What the task requires: Look through the data below and return each line where "manifold" appears.

[begin Data rows]

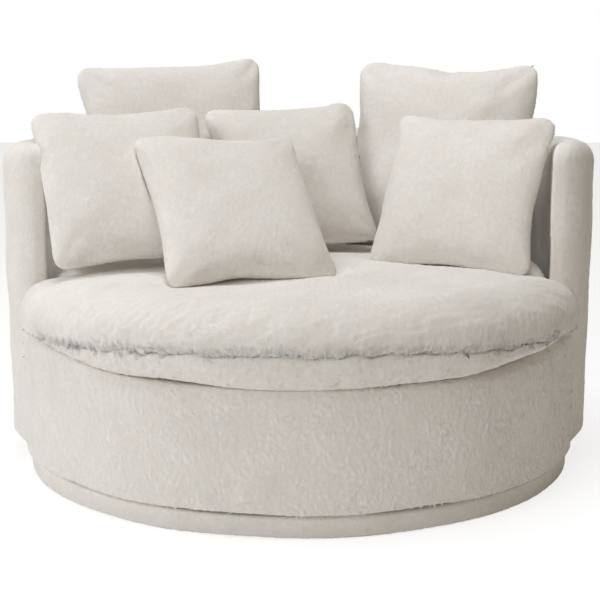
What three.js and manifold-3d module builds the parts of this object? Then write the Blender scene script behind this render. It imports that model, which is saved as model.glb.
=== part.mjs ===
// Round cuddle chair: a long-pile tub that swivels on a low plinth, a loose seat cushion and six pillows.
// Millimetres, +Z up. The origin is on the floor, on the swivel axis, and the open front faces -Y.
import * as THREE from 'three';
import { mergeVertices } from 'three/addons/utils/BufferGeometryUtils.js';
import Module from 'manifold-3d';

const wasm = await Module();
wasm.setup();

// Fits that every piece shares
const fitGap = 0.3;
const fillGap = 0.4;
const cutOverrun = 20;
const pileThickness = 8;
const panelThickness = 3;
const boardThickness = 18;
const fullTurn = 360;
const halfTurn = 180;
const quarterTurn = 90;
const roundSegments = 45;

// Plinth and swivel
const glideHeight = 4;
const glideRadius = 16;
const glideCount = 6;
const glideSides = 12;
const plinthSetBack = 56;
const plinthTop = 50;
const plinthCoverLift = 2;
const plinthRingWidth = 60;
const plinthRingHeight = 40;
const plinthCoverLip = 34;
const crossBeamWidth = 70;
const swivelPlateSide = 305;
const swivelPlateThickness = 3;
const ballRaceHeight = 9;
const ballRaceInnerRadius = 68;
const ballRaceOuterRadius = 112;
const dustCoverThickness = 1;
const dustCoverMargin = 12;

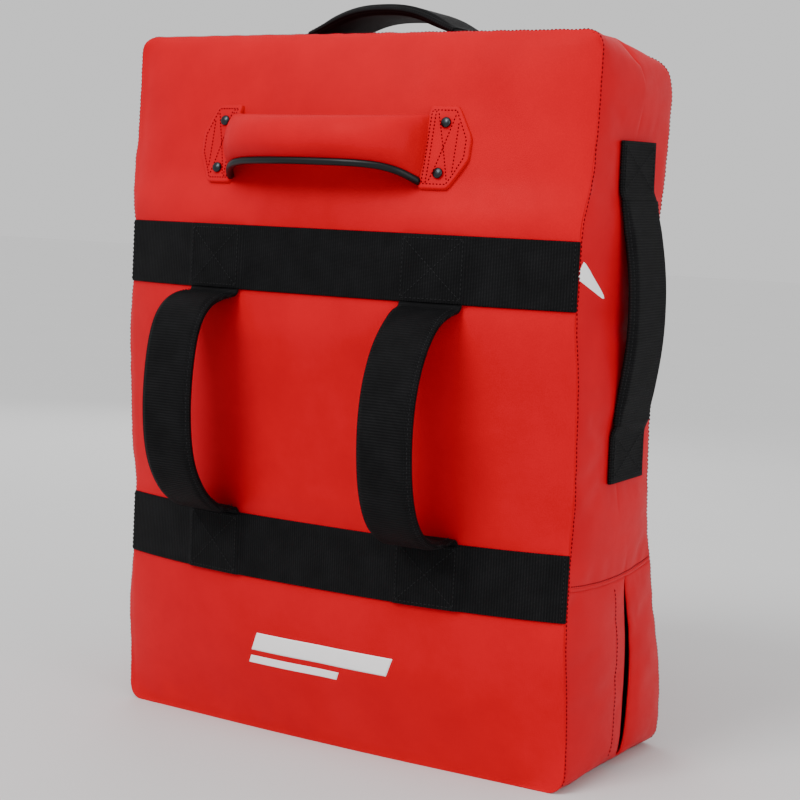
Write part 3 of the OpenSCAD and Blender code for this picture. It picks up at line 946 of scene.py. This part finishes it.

[end Data rows]

Exercise solution:
What three.js and manifold-3d module builds the parts of this object? Then write the Blender scene script behind this render. It imports that model, which is saved as model.glb.
import Module from 'manifold-3d';